First, by axiom of the empty set, you need an object, call it $d_0$, and for whatever other objects you have in the domain, those objects cannot stand in the relation as denoted by $\in$ (let's call this relarion $R$) with it.

Second, by the axiom of the singleton, there needs to be an object such that $d_0$ is the one and only object standing in the relation $R$ with it. For the reason just stated earlier, this cannot be $d_0$ itself, and so we need a new object $d_1$. So, we have $(d_0,d_1)\in R$ ... and there cannot be any other objects standing in relation $R$ to $d_1$.

OK, but then by the axiom of the singleton again, there needs to be some objects such that $d_1$ is the one and only object standing in relation $R$ with it ... and this cannot be $d_0$ (since nothing stands in relarion $R$ to $d_0$), not can it be $d_1$, since there cannot be any object other than $d_0$ standing in relation $R$ to $d_1$. So, we need to have anew object, $d_2$, and we need that $(d_1,d_2)\in R$, and we need to make sure that nothing but $d_1$ stands in the relation $R$ to $d_2$.
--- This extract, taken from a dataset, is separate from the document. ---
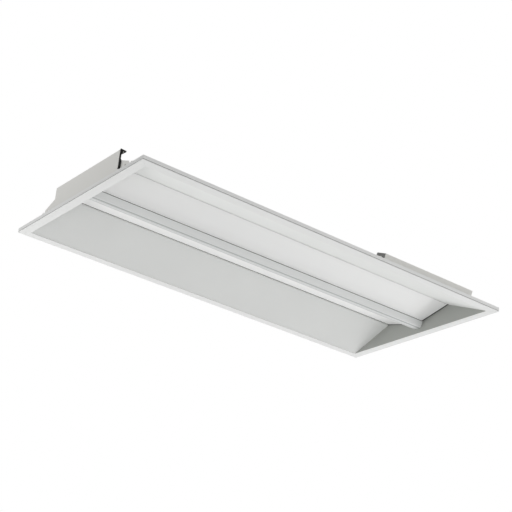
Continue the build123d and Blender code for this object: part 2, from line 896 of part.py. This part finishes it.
# ================================================================ driver, terminal block and ground screw
with BuildPart() as led_driver:
    with BuildSketch(slope_face(box_inside)):
        with Locations(((driver_left + driver_right) / 2, driver_u)):
            Rectangle(driver_length, driver_width)
        with Locations([(x, driver_u) for x in driver_screw_xs]):
            Circle(driver_screw_r + fit_gap, mode=Mode.SUBTRACT)
    extrude(amount=driver_flange_thickness)
    with BuildSketch(slope_face(box_inside)):
        with Locations(((driver_left + driver_right) / 2, driver_u)):
            Rectangle(driver_length - 2 * driver_flange, driver_width)
    extrude(amount=driver_height)
save(led_driver, "led_driver")

with BuildPart() as driver_screws:
    with BuildSketch(slope_face(box_floor)):
        with Locations([(x, driver_u) for x in driver_screw_xs]):
            Circle(driver_screw_r)
    extrude(amount=sheet + driver_flange_thickness)
    with BuildSketch(slope_face(box_inside + driver_flange_thickness)):
        with Locations([(x, driver_u) for x in driver_screw_xs]):
            Circle(driver_screw_head_r)
    extrude(amount=driver_screw_head)
save(driver_screws, "driver_screws")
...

... ok, I think you see where this is going ... you indefinitely need to keep adding one more object $d_{i+1}$ to the already existing objects $d_0$ through $d_i$, because in order to satisfy the singleton axiom for $d_i$ we need some object that $d_i$ stands in the relation $R$ to, and by the axiom of the empty set that object cannot be $d_0$ and since we have $(d_j,d_{j+1})\in R$ for all $0\le j \le i-1$, all objects $d_1$ through $d_i$ already have some object other than $d_i$ standing in the relation $R$ to them and are not allowed to have any other object stand in relation $R$ to them.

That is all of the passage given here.